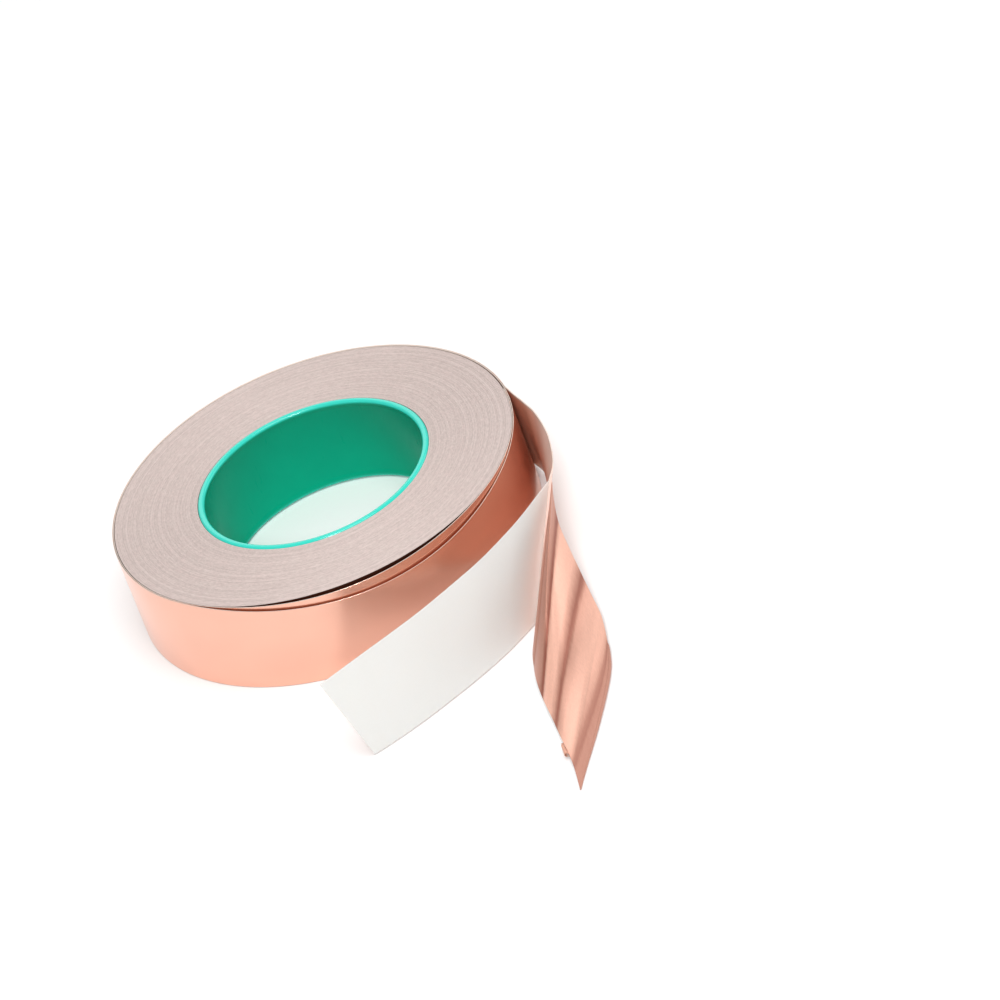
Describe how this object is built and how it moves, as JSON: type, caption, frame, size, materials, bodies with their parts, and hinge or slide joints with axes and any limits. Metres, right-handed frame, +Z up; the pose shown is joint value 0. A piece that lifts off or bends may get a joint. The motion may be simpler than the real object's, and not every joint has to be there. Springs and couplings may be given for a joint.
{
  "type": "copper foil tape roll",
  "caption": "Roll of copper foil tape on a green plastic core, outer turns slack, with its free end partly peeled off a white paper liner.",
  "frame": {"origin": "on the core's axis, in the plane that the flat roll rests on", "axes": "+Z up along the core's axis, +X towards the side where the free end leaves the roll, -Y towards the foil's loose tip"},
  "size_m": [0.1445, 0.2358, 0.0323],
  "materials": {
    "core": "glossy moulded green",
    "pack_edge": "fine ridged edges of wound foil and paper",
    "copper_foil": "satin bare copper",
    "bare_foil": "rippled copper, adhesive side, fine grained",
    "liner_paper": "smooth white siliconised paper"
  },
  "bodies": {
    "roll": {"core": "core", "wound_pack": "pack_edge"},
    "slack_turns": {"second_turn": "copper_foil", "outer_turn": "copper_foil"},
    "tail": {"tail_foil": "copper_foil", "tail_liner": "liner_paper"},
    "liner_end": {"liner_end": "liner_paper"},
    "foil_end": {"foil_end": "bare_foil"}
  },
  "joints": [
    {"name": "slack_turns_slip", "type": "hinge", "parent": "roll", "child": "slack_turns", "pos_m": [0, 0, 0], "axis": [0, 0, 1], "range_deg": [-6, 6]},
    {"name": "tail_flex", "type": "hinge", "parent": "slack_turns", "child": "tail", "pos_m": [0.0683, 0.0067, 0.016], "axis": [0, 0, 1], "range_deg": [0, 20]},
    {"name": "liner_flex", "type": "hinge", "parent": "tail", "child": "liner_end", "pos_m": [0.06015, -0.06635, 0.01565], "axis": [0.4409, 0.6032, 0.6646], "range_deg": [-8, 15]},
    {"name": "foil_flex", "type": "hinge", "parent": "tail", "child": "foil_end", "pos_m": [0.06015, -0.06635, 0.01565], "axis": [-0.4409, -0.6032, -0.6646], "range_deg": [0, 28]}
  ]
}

◇ ◇ ◇ ◇ ◇

Using the data above, output each line exactly.

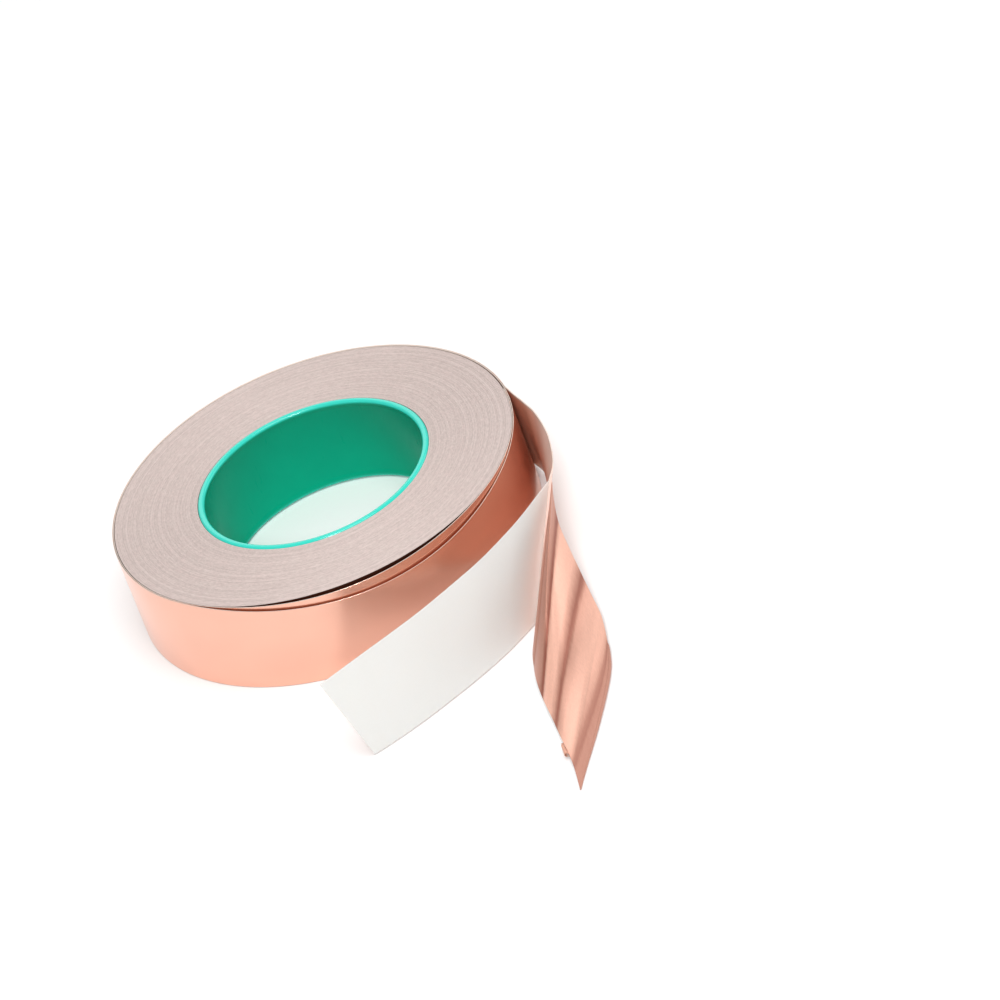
Describe how this object is built and how it moves, as JSON: type, caption, frame, size, materials, bodies with their parts, and hinge or slide joints with axes and any limits. Metres, right-handed frame, +Z up; the pose shown is joint value 0. A piece that lifts off or bends may get a joint. The motion may be simpler than the real object's, and not every joint has to be there. Springs and couplings may be given for a joint.
{
  "type": "copper foil tape roll",
  "caption": "Roll of copper foil tape on a green plastic core, outer turns slack, with its free end partly peeled off a white paper liner.",
  "frame": {"origin": "on the core's axis, in the plane that the flat roll rests on", "axes": "+Z up along the core's axis, +X towards the side where the free end leaves the roll, -Y towards the foil's loose tip"},
  "size_m": [0.1445, 0.2358, 0.0323],
  "materials": {
    "core": "glossy moulded green",
    "pack_edge": "fine ridged edges of wound foil and paper",
    "copper_foil": "satin bare copper",
    "bare_foil": "rippled copper, adhesive side, fine grained",
    "liner_paper": "smooth white siliconised paper"
  },
  "bodies": {
    "roll": {"core": "core", "wound_pack": "pack_edge"},
    "slack_turns": {"second_turn": "copper_foil", "outer_turn": "copper_foil"},
    "tail": {"tail_foil": "copper_foil", "tail_liner": "liner_paper"},
    "liner_end": {"liner_end": "liner_paper"},
    "foil_end": {"foil_end": "bare_foil"}
  },
  "joints": [
    {"name": "slack_turns_slip", "type": "hinge", "parent": "roll", "child": "slack_turns", "pos_m": [0, 0, 0], "axis": [0, 0, 1], "range_deg": [-6, 6]},
    {"name": "tail_flex", "type": "hinge", "parent": "slack_turns", "child": "tail", "pos_m": [0.0683, 0.0067, 0.016], "axis": [0, 0, 1], "range_deg": [0, 20]},
    {"name": "liner_flex", "type": "hinge", "parent": "tail", "child": "liner_end", "pos_m": [0.06015, -0.06635, 0.01565], "axis": [0.4409, 0.6032, 0.6646], "range_deg": [-8, 15]},
    {"name": "foil_flex", "type": "hinge", "parent": "tail", "child": "foil_end", "pos_m": [0.06015, -0.06635, 0.01565], "axis": [-0.4409, -0.6032, -0.6646], "range_deg": [0, 28]}
  ]
}